Free-agent signee Nik Stauskas sparked Portland’s offense with 24 points off the bench, while Damian Lillard and CJ McCollum added 28 and 21 points, respectively. 

       

LeBron Gives Lakers Ultimate Engine to Play at Their Pace      

The Lakers downplayed expectations entering the regular season, but they made one thing clear: They planned to run, and they planned to do so often. 

“We’re going to run,” Lakers president of basketball operations Magic Johnson said last month, per ESPN.com’s Ohm Youngmisuk. “Whoever gets it, we’re gone. … We’ve got a number of ball-handlers, that’s how we built this team.”

Through one game, it’s clear they weren’t lying. 

As was the case throughout the preseason, the Lakers made a firm commitment to push the pace—whether it was off makes, misses or turnovers—and they did so to early success. 

Just ask James, who made a statement in the first quarter by throwing down vicious back-to-back dunks in transition: 

The Lakers had 17 fast-break points in the first half and 34 overall as James championed the grab-it-and-go principles Johnson spoke about. 
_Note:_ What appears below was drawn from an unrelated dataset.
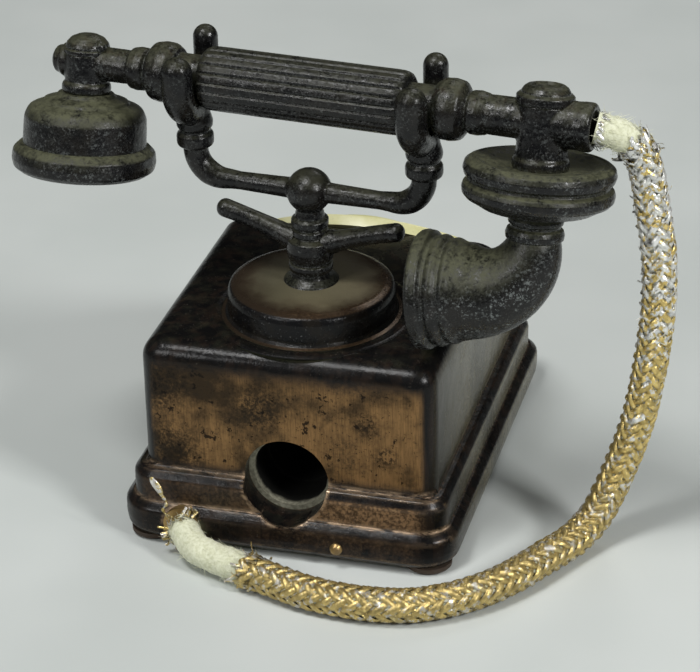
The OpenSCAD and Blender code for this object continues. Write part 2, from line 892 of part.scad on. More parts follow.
module fork(side) {
    color("#33291f")
    in_cradle()
        translate([side * fork_x, 0, 0])
            difference() {
                union() {
                    translate([0, 0, fork_base_z])
                        rounded_disc(fork_collar_r, fork_collar_top - fork_base_z, 0.3);
                    translate([0, 0, fork_base_z])
                        cylinder(r = fork_bar_r, h = fork_ring_top - fork_base_z);
                    translate([0, 0, fork_ring_z])
                        rounded_disc(fork_ring_r, fork_ring_top - fork_ring_z, 0.4);
                    translate([0, 0, fork_bend_z])
                        rotate([90, 0, 90])
                            rotate([0, 0, 180])
                                rotate_extrude(angle = 180)
                                    translate([fork_bend, 0])
                                        circle(r = fork_bar_r, $fn = smooth);
                    for (y = [-fork_bend, fork_bend])
                        translate([0, y, 0]) {
                            translate([0, 0, fork_bend_z])
                                cylinder(r = fork_bar_r, h = prong_top - fork_bar_r - fork_bend_z);
                            translate([0, 0, prong_top - fork_bar_r])
                                sphere(r = fork_bar_r);
                        }
                }
                translate([0, 0, fork_base_z - 1])
                    cylinder(r = fork_peg_r + spigot_gap, h = fork_peg_l + 1.1);
                translate([-3, 0, fork_bend_z])
                    along_x()
                        cylinder(r = saddle_r, h = 6);
            }
}

// ---------------------------------------------------------------- handset

module handset_core() {
    color("#5a5148")
    in_handset()
        translate([-core_half, 0, 0])
            along_x()
                cylinder(r = core_r, h = 2 * core_half);
}

module grip_shell() {
    end_round = 0.9;
    flute_r = 0.42;
    color("#2b2722")
    in_handset()
        along_x()
            translate([0, 0, -grip_half])
                difference() {
                    rounded_disc(grip_r, 2 * grip_half, end_round);
                    translate([0, 0, -1])
                        cylinder(r = core_r + core_gap, h = 2 * grip_half + 2);
                    for (i = [0:flute_count - 1])
                        rotate([0, 0, 360 * i / flute_count])
                            translate([grip_r + flute_r - flute_depth, 0, -1])
                                cylinder(r = flute_r, h = 2 * grip_half + 2, $fn = 16);
                }
}

// Turned stem between the grip's end and the hub at distance hub_x
module stem(side, hub_x) {
    color("#33291f")
    in_handset()
        rotate([0, 0, side])
            along_x()
                difference() {
                    union() {
                        translate([0, 0, grip_half + 0.01])
                            cylinder(r = neck_r, h = neck_end - grip_half + 0.5);
                        translate([0, 0, neck_end])
                            rounded_disc(bulb_r, bulb_l, 1.1);
                        translate([0, 0, bulb_end - 0.1])
                            rounded_disc(bead_r, bead_l + 0.1, 0.8);
                        translate([0, 0, bead_end - 0.5])
                            cylinder(r = tube_r, h = hub_x - bead_end + 0.5);
                    }
                    cylinder(r = core_r + core_gap, h = core_half + core_gap);
                }
}

// Turns a child about the handset's X so that it hangs below: +Z stays up
module at_ear() {
    in_handset()
        translate([ear_x, 0, 0])
            children();
}

module at_mouth() {
    in_handset()
        translate([mouth_x, 0, 0])
            children();
}

module earpiece_hub() {
    color("#33291f")
    at_ear()
        difference() {
            union() {
                translate([0, 0, ear_collar_z])
                    cylinder(r = ear_hub_r, h = ear_hub_top - ear_collar_z);
                translate([0, 0, ear_collar_z])
                    rounded_disc(ear_collar_r, 0.9, 0.3);
                translate([-3.1, 0, 0])
                    along_x()
                        cylinder(r = tube_r, h = 3.1 + ear_hub_r);
                translate([-3.5, 0, 0])
                    along_x()
                        cylinder(r = 1.2, h = 1);
            }
            translate([0, 0, ear_collar_z - 1])
                cylinder(r = ear_screw_r + spigot_gap, h = ear_hub_top - ear_collar_z + 2);
            translate([ear_hub_r - 0.01, 0, 0])
                along_x()
                    cylinder(r = tube_r + 1, h = 2);
            translate([0, 0, ear_hub_top])
                cylinder(r = dome_r + seat_play, h = 2);
        }
}

module earpiece_body() {
    color("#3a2c22")
    at_ear()
        difference() {
            union() {
                turned([
                    [0, ear_collar_z - 0.01], [ear_step_r - 0.3, ear_collar_z - 0.01],
                    [ear_step_r, ear_collar_z - 0.3], [ear_step_r, ear_step_z - 0.2],
                    [ear_r - 1.0, ear_step_z - 0.4], [ear_r - 0.3, ear_step_z - 0.8],
                    [ear_r, ear_step_z - 1.5], [ear_r, ear_body_z], [0, ear_body_z]
                ]);
            }
            translate([0, 0, ear_body_z - 1])
                cylinder(r = ear_r - ear_wall, h = ear_step_z - 0.4 - ear_wall - ear_body_z + 1);
            translate([0, 0, ear_body_z])
                cylinder(r = ear_screw_r, h = -ear_body_z);
        }
}

module earpiece_cap() {
    sound_holes = 6;
    color("#3a2c22")
    at_ear()
        translate([0, 0, ear_body_z - ear_cap_t])
            difference() {
                rounded_disc(ear_cap_r, ear_cap_t - 0.01, 1.3);
                translate([0, 0, -0.01])
                    cylinder(r1 = ear_r - 0.6, r2 = ear_r - 3, h = 1.4);
                for (i = [0:sound_holes - 1])
                    rotate([0, 0, 360 * i / sound_holes])
                        translate([2.2, 0, -1])
                            cylinder(r = 0.45, h = ear_cap_t + 2);
            }
}

module earpiece_screw() {
    color("#4a3a2a")
    at_ear()
        translate([0, 0, ear_hub_top]) {
            translate([0, 0, 0.01])
                rounded_disc(dome_r - 0.1, 0.7, 0.3);
            translate([0, 0, 0.6])
                rounded_disc(dome_r, 0.9, 0.4);
            translate([0, 0, 1.3])
                turned([[0, 0], [2.0, 0], [1.8, 0.5], [1.3, 0.9], [0.7, 1.1], [0, 1.2]]);
            translate([0, 0, -(ear_hub_top - ear_step_z) - 1.2])
                cylinder(r = ear_screw_r - 0.01, h = ear_hub_top - ear_step_z + 1.6);
        }
}

module mouth_hub() {
    color("#33291f")
    at_mouth()
        difference() {
            union() {
                translate([0, 0, capsule_top_z])
                    cylinder(r = mouth_hub_r, h = nut_base_z - capsule_top_z);
                along_x()
                    cylinder(r = tail_r, h = tail_end - mouth_x);
            }
            translate([0, 0, capsule_top_z - 1])
                cylinder(r = nut_stud_r + spigot_gap, h = nut_base_z - capsule_top_z + 2);
            translate([-mouth_hub_r + 0.01, 0, 0])
                rotate([0, -90, 0])
                    cylinder(r = tube_r + 1, h = 2);
            translate([0, 0, nut_base_z])
                cylinder(r = nut_r + seat_play, h = 2);
        }
}

module dome_nut() {
    color("#4a3a2a")
    at_mouth()
        translate([0, 0, nut_base_z])
            difference() {
                union() {
                    translate([0, 0, 0.01])
                        rounded_disc(nut_r, 1.0, 0.4);
                    translate([0, 0, 0.9])
                        turned([[0, 0], [2.6, 0], [2.35, 0.5], [1.8, 0.85], [1.4, 0.95], [0, 0.95]]);
                    translate([0, 0, -(nut_base_z - capsule_top_z) - 1.0])
                        cylinder(r = nut_stud_r - 0.01, h = nut_base_z - capsule_top_z + 1.5);
                }
                translate([0, 0, 1.5])
                    cylinder(r1 = 0.7, r2 = 1.3, h = 0.5);
            }
}

module mouth_capsule() {
    color("#3a2c22")
    at_mouth()
        difference() {
            union() {
                translate([0, 0, capsule_top_z - capsule_rim_t])
                    rounded_disc(capsule_r, capsule_rim_t, rim_round);
                translate([0, 0, capsule_low_z + 1])
                    cylinder(r = capsule_groove_r, h = capsule_top_z - capsule_low_z - 1.5);
                translate([0, 0, capsule_low_z])
                    rounded_disc(capsule_r, capsule_rim_t, rim_round);
                turned([
                    [0, capsule_low_z + 1], [capsule_groove_r - 0.2, capsule_low_z + 1],
                    [capsule_groove_r - 0.3, capsule_low_z - 0.2], [cone_mid_r, (capsule_low_z + capsule_cone_z) / 2 - 0.15],
                    [elbow_collar_r + 0.3, capsule_cone_z], [0, capsule_cone_z]
                ]);
                translate([0, 0, capsule_cone_z - elbow_ring_t + 0.2])
                    rounded_disc(elbow_collar_r, elbow_ring_t, ring_round);
                translate([0, 0, elbow_top_z])
                    rounded_disc(elbow_collar_r, elbow_ring_t, ring_round);
                translate([0, 0, elbow_top_z])
                    cylinder(r = elbow_collar_r - ring_round, h = capsule_cone_z - elbow_top_z + 0.3);
            }
            translate([0, 0, capsule_top_z - dish_depth])
                cylinder(r = dish_r, h = 2);
            translate([0, 0, capsule_top_z - 2.5])
                cylinder(r = nut_stud_r, h = 3);
        }
    color("#3a2c22")
    at_mouth()
        translate([0, 0, capsule_top_z - dish_depth - 0.05])
            difference() {
                cylinder(r = mouth_hub_r, h = dish_depth + 0.04);
                translate([0, 0, -1])
                    cylinder(r = nut_stud_r, h = 3);
            }
}

// Middle line of the horn: a bend in the plane of the handset's axis, then a straight run
horn_steps = 12;
horn_arc = [for (i = [0:horn_steps]) horn_angle * i / horn_steps];
function horn_dir(a) = [-sin(a), 0, -cos(a)];
function horn_place(a) = [-horn_bend * (1 - cos(a)), 0, -horn_bend * sin(a)];
horn_out = horn_dir(horn_angle);
horn_stops = [1.5, 3, 4.5, horn_straight];
horn_places = concat([for (a = horn_arc) horn_place(a)],
    [for (s = horn_stops) horn_place(horn_angle) + s * horn_out]);
horn_dirs = concat([for (a = horn_arc) horn_dir(a)], [for (s = horn_stops) horn_out]);
horn_length = horn_bend * horn_angle * PI / 180 + horn_straight;
horn_travel = concat([for (a = horn_arc) horn_bend * a * PI / 180],
    [for (s = horn_stops) horn_bend * horn_angle * PI / 180 + s]);
function horn_radius(s) = horn_start_r + (horn_end_r - horn_start_r) * pow(s / horn_length, 1.1);

module at_horn() {
    at_mouth()
        translate([0, 0, elbow_top_z - 0.01])
            children();
}

// The horn's skin runs along its outside to the mouth and back along its inside
module mouth_horn() {
    last = len(horn_places) - 1;
    there = [for (i = [0:last]) i];
    back = [for (i = [last:-1:1]) i];
    walk = concat(there, back);
    color("#33291f")
    at_horn()
        swept([for (i = walk) horn_places[i]], [for (i = walk) horn_dirs[i]],
            concat([for (i = there) horn_radius(horn_travel[i])],
                [for (i = back) horn_radius(horn_travel[i]) - horn_wall]),
            [0, 1, 0], smooth);
}

// Places a child at the horn's mouth with +Z running out of it
module at_horn_mouth() {
    at_horn()
        translate(horn_places[len(horn_places) - 1])
            rotate([0, -180 + horn_angle, 0])
                children();
}

module horn_rim() {
    rim_t = 1.2;
    color("#33291f")
    at_horn_mouth()
        translate([0, 0, 0.01])
            difference() {
                rounded_disc(horn_rim_r, rim_t, 0.5);
                translate([0, 0, -1])
                    cylinder(r = horn_end_r - horn_wall, h = rim_t + 2);
            }
}

// ---------------------------------------------------------------- cord

module cord() {
    last = len(cord_route) - 1;
    color("#b8a05a")
    swept(cord_route,
        [for (i = [0:last]) route_direction(cord_route, i, tail_out, [0, 1, 0])],
        [for (i = [0:last]) cord_d / 2], [0, 0, 1], cord_sides);
}

base_housing();
bottom_plate();
plate_screw(-1);  // plate_screw_left
plate_screw(1);  // plate_screw_right
foot(-1, -1);  // foot_front_left
foot(1, -1);  // foot_front_right
foot(-1, 1);  // foot_rear_left
foot(1, 1);  // foot_rear_right
plinth_rivet();
sharpener_block();
sharpener_blade();
blade_screw();
cord_ferrule();
dial_plate();
finger_wheel();
dial_spindle();
finger_stop();
turret_drum();
post_screw();
cradle_post();
hook_arm(180);  // hook_arm_left
hook_arm(0);  // hook_arm_right
cradle_yoke();
fork(-1);  // fork_left
fork(1);  // fork_right
handset_core();
grip_shell();
stem(180, -ear_x - ear_hub_r);  // stem_left
stem(0, mouth_x - mouth_hub_r);  // stem_right
earpiece_hub();
earpiece_body();
earpiece_cap();
earpiece_screw();
mouth_hub();
dome_nut();
mouth_capsule();
mouth_horn();
horn_rim();
cord();
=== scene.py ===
"""Miniature antique telephone pencil sharpener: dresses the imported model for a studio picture.

Lengths are in millimetres in the object's frame, and become metres where a mesh is made.
"""

import random
from bisect import bisect_right
from math import asin, atan2, copysign, cos, exp, hypot, pi, radians, sin, sqrt, tan, tau

import bmesh
import bpy
from mathutils import Matrix, Vector, noise


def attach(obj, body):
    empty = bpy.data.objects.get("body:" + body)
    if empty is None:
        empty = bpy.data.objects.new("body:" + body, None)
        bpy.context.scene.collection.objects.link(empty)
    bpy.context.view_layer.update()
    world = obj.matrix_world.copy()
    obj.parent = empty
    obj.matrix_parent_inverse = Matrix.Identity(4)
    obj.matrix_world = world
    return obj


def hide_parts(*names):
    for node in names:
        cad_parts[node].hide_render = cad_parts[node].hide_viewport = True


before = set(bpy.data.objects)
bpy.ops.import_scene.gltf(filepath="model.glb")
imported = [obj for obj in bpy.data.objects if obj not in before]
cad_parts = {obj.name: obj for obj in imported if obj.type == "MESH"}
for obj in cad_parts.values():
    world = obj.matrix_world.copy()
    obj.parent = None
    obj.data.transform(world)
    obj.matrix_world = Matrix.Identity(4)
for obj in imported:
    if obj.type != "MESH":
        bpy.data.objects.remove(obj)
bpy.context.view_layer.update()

MM = 0.001
FLOOR_GAP = 0.01
X, Y, Z = Vector((1, 0, 0)), Vector((0, 1, 0)), Vector((0, 0, 1))

# ---- places, as the CAD source has them
TURRET_Y = -10.75
CRADLE_YAW = radians(-5.5)
HANDSET_ROLL = radians(12.5)
HANDSET_Z = 50
EAR_X, MOUTH_X = -25.5, 26.1
RIDGE_Y, DECK_Z = 9.95, 23.9
BODY_HALF_X, BODY_HALF_Y, BODY_FROM_Z = 16.5, 22.45, 8.9
SLOPE_RISE, SLOPE_RUN = 15, 12.5
SLOPE = atan2(SLOPE_RISE, SLOPE_RUN)
DIAL_MID = hypot(SLOPE_RISE, SLOPE_RUN) / 2 + 0.3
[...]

Of course, the Lakers’ chosen style of play has been bred by the team’s personnel, and it could prove fleeting as the physical demands weigh on them with each week. 

But for now, James is the perfect playmaking engine for the Showtime Lite style L.A. wants to embrace. 

             

Stauskas’ Hot Hand Can Give Blazers Much-Needed Bench Depth

Last season, the Blazers ranked 28th in bench scoring at 27.7 points per game and 24th in three-point efficiency (34.0 percent). As a result, there wasn’t much margin for error in the Pacific Northwest whenever Lillard and McCollum went cold. 

The front office sought to remedy those woes in the offseason, but it didn’t have much room to make a splashy signing since the balance sheet was jam-packed. 

The result was a couple of bargain-bin additions in Stauskas and Seth Curry, each of whom were brought aboard to bolster the second unit and provide a bit of additional floor spacing. 

Those signings understandably flew under the radar. 

But on Thursday, Stauskas erupted for 24 points, including 16 in the first half, on 7-of-11 shooting from the field (5-of-8 from three). 

“With our offense, the way it works our guards are always really active,” Stauskas told NBA Canada’s Carlan Gay. “Whether they’re coming off pin downs or coming off dribble handoffs.

“For me, I always just try staying in attack mode. Whether that’s scoring for myself or kicking out and distributing, I always try to be aggressive.”

If he stays aggressive—and it’s a big if based on what we saw of Stauskas in Sacramento, Philadelphia and Brooklyn—the new-found approach could change the complexion of the Blazers’ bench mob for the better. 

                 

Lakers’ Spacing Concerns Were Valid

In Cleveland, the Cavaliers were determined to surround LeBron with shooters who gave him the space necessary to pick defenses apart in the half court. 

It’s only been one game, but it still feels safe to say the approach won’t be the same in Los Angeles. 

The Lakerswho ranked 30th in three-point shooting last season (31.5 percent)—finished their first game a woeful 23.3 percent rom beyond the arc after they missed their first 15 long-range attempts. In fact, they didn’t connect on a triple until Josh Hart drilled one with 2:22 remaining in the third quarter.  

Of course, a big reason is the way the Lakers constructed their roster. Beyond adding James, L.A.’s front office made a concerted effort to add on-ball playmakers such as Lance Stephenson and Rajon Rondo in lieu of trendier three-and-D contributors. 

That’s not to say Hart, Kyle Kuzma, Brandon Ingram and Kentavious Caldwell-Pope can’t be steady from distance for stretches. However, they’re not the kind of dead-eye shooters who will dot the perimeter and do tremendous damage while James dances around defenders in the pick-and-roll. 

With those shortcomings in mind, the Lakers will likely live in the paint—where 70 of their points came Thursday—and push the pace whenever possible in hopes of masking their biggest flaw. 

                 

What’s Next? 

James and the Lakers will head back to Staples Center for their home opener against the Houston Rockets on Saturday night. The Blazers will also be home Saturday for a meeting with DeMar DeRozan and the San Antonio Spurs.